[SHORT TASK] Could you give the data below again, exactly and completely?

[COLLECTED DATA]
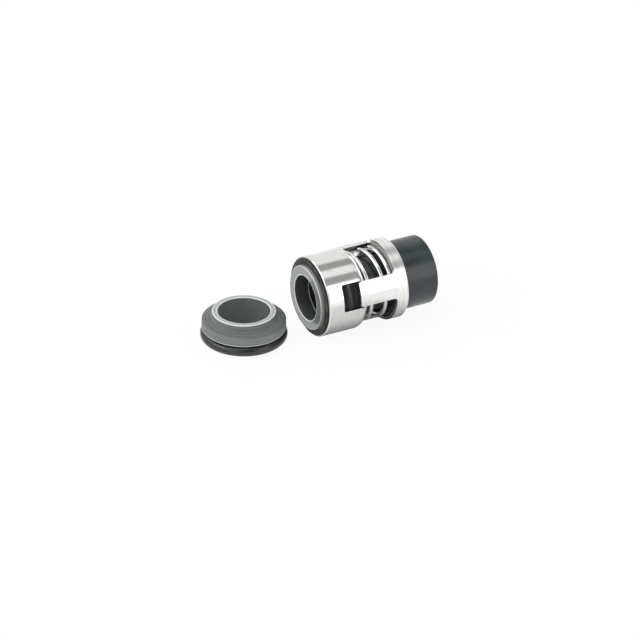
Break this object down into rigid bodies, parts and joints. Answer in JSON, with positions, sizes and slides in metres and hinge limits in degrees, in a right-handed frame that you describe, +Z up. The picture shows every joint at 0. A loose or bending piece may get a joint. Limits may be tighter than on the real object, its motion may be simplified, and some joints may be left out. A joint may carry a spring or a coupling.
{
  "type": "component mechanical seal",
  "caption": "Rubber bellows shaft seal: spring-loaded rotating head in a slotted stainless shell, driven by a tanged band, with its stationary seat and O-ring lying beside it",
  "frame": {"origin": "on the floor, below the middle of the pair's bounding box", "axes": "+X along the head's axis from its lapped face to its tail, +Z up, the seat standing flat on its back on the -X side"},
  "size_m": [0.0636, 0.029, 0.0223],
  "materials": {
    "carbide": "lapped faces, fine-ground sides",
    "stainless": "bright, drawn sheet",
    "spring_wire": "bright drawn wire",
    "rubber": "moulded, satin",
    "tail_rubber": "moulded, satin"
  },
  "bodies": {
    "tail_side": {"drive_band": "stainless", "bellows_tail": "tail_rubber", "coil_spring": "spring_wire", "seat_ring": "carbide", "seat_o_ring": "rubber"},
    "face_side": {"retainer_shell": "stainless", "face_ring": "carbide", "bellows_head": "rubber"}
  },
  "joints": [
    {"name": "face_travel", "type": "slide", "parent": "tail_side", "child": "face_side", "axis": [1, 0, 0], "range_m": [0, 0.0048], "stiffness_N_per_m": 1900, "deforming": ["coil_spring"]}
  ]
}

[FINAL ANSWER]
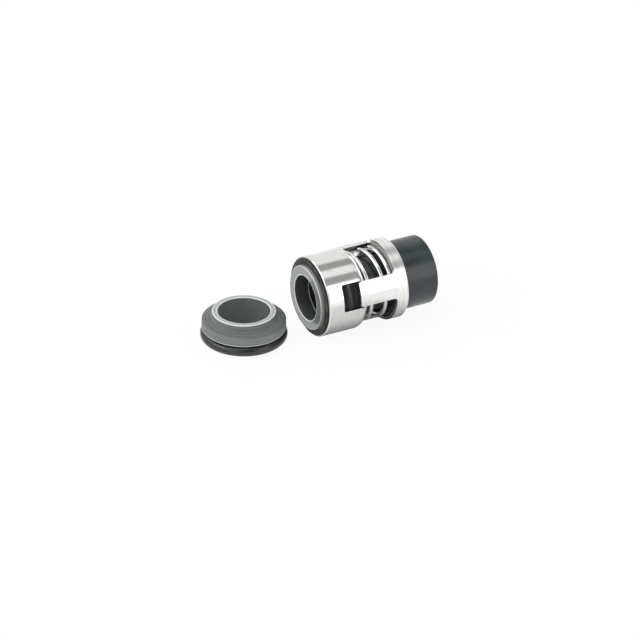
Break this object down into rigid bodies, parts and joints. Answer in JSON, with positions, sizes and slides in metres and hinge limits in degrees, in a right-handed frame that you describe, +Z up. The picture shows every joint at 0. A loose or bending piece may get a joint. Limits may be tighter than on the real object, its motion may be simplified, and some joints may be left out. A joint may carry a spring or a coupling.
{
  "type": "component mechanical seal",
  "caption": "Rubber bellows shaft seal: spring-loaded rotating head in a slotted stainless shell, driven by a tanged band, with its stationary seat and O-ring lying beside it",
  "frame": {"origin": "on the floor, below the middle of the pair's bounding box", "axes": "+X along the head's axis from its lapped face to its tail, +Z up, the seat standing flat on its back on the -X side"},
  "size_m": [0.0636, 0.029, 0.0223],
  "materials": {
    "carbide": "lapped faces, fine-ground sides",
    "stainless": "bright, drawn sheet",
    "spring_wire": "bright drawn wire",
    "rubber": "moulded, satin",
    "tail_rubber": "moulded, satin"
  },
  "bodies": {
    "tail_side": {"drive_band": "stainless", "bellows_tail": "tail_rubber", "coil_spring": "spring_wire", "seat_ring": "carbide", "seat_o_ring": "rubber"},
    "face_side": {"retainer_shell": "stainless", "face_ring": "carbide", "bellows_head": "rubber"}
  },
  "joints": [
    {"name": "face_travel", "type": "slide", "parent": "tail_side", "child": "face_side", "axis": [1, 0, 0], "range_m": [0, 0.0048], "stiffness_N_per_m": 1900, "deforming": ["coil_spring"]}
  ]
}